Location: UCF Art Gallery
Please join us in the Gallery for
LECTURE w/ Susan Shillinglaw
The Legacy of Steinbeck
Friday, March 3
3:00pm – 5:00pm
Key Note Speaker Susan Shillinglaw is a Professor of English at San Jose State University, Director of the National Steinbeck Center, and author of Carol and John Steinbeck: Portrait of a Marriage, On Reading The Grapes of Wrath, and A Journey into Steinbeck’s California, will discuss Steinbeck and the legacy of The Grapes of Wrath.
Free and Open to the Public!
About the Author:
A specialist on Nobel Prize-winning author John Steinbeck, Shillinglaw is one of the top scholars in the world on the subject, and since 2005 has been scholar-in-residence at the National Steinbeck Center. Her research portfolio includes several edited books and scholarly essays, five introductions for Penguin Classics, A Journey Into Steinbeck’s California (2006, second edition 2011), and a biography of Steinbeck’s first marriage to San Jose native Carol Henning, a forthcoming book from the University of Nevada Press that she says defines her career as a Steinbeck scholar. Among Shillinglaw’s numerous grants for studies on Steinbeck are four from the National Endowment for Humanities for Steinbeck Summer Institutes, “John Steinbeck, the Voice of a Region, a Voice for America.” Focusing on place and ecology, each “works to bridge the gap between the humanities and the sciences.”
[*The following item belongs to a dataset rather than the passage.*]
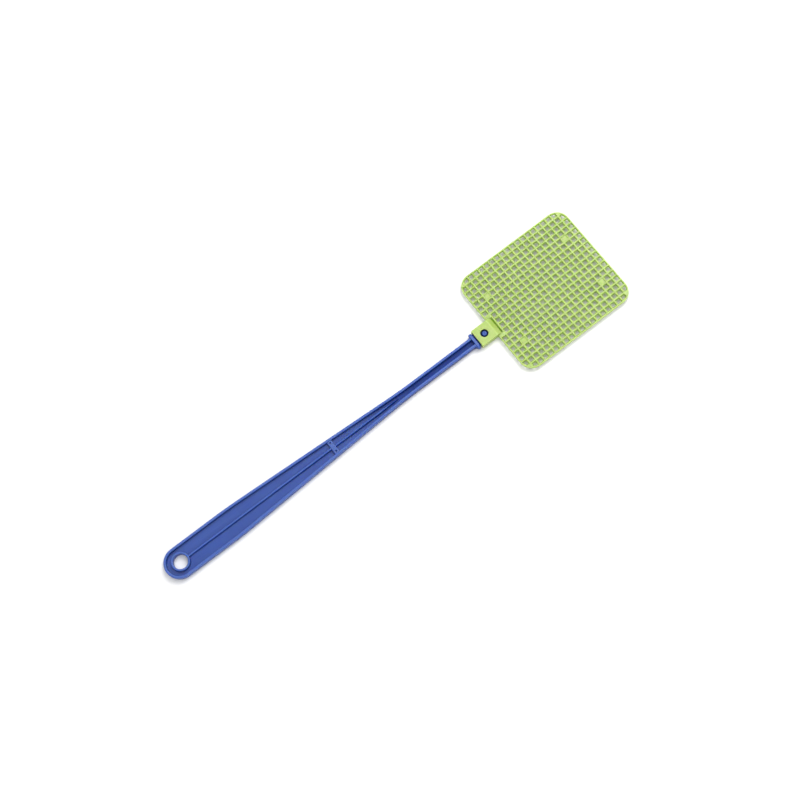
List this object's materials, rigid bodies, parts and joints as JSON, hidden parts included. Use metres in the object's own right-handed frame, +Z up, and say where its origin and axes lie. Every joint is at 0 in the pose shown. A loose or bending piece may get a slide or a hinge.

Shillinglaw’s work has been recognized nationally and internationally, and her articles and introductions are “a major contribution to the Steinbeck field,” said a nominator. Her work has clearly benefited the field of Steinbeck studies as a whole; each scholarly project has challenged Shillinglaw to write to a broad audience. It is the positive and visceral response to Steinbeck’s work that has allowed her to touch so many people and to lecture around the world.
The director of San Jose State’s Center for Steinbeck Studies for 18 years, Shillinglaw is presently working on a Steinbeck encyclopedia devoted to cultural contexts for each book as well as a book on Steinbeck and the Soviet Union. There’s always more to know about a writer whose work remains firmly in the canon. Shillinglaw wrote: “Steinbeck endures because he does not permit readers to complacently dig in, like the hermit crab. He embraces the fullness of life. With compassion, tolerance, and humility, he surveys landscapes: of place, of spirit, of a nation.”
Shillinglaw earned a bachelor’s degree from Cornell College and master’s and doctoral degrees from the University of North Carolina at Chapel Hill.
This lecture is in conjunction with In the Eyes of the Hungry: Florida’s Changing Landscape Exhibition funded by the National Endowment for the Arts.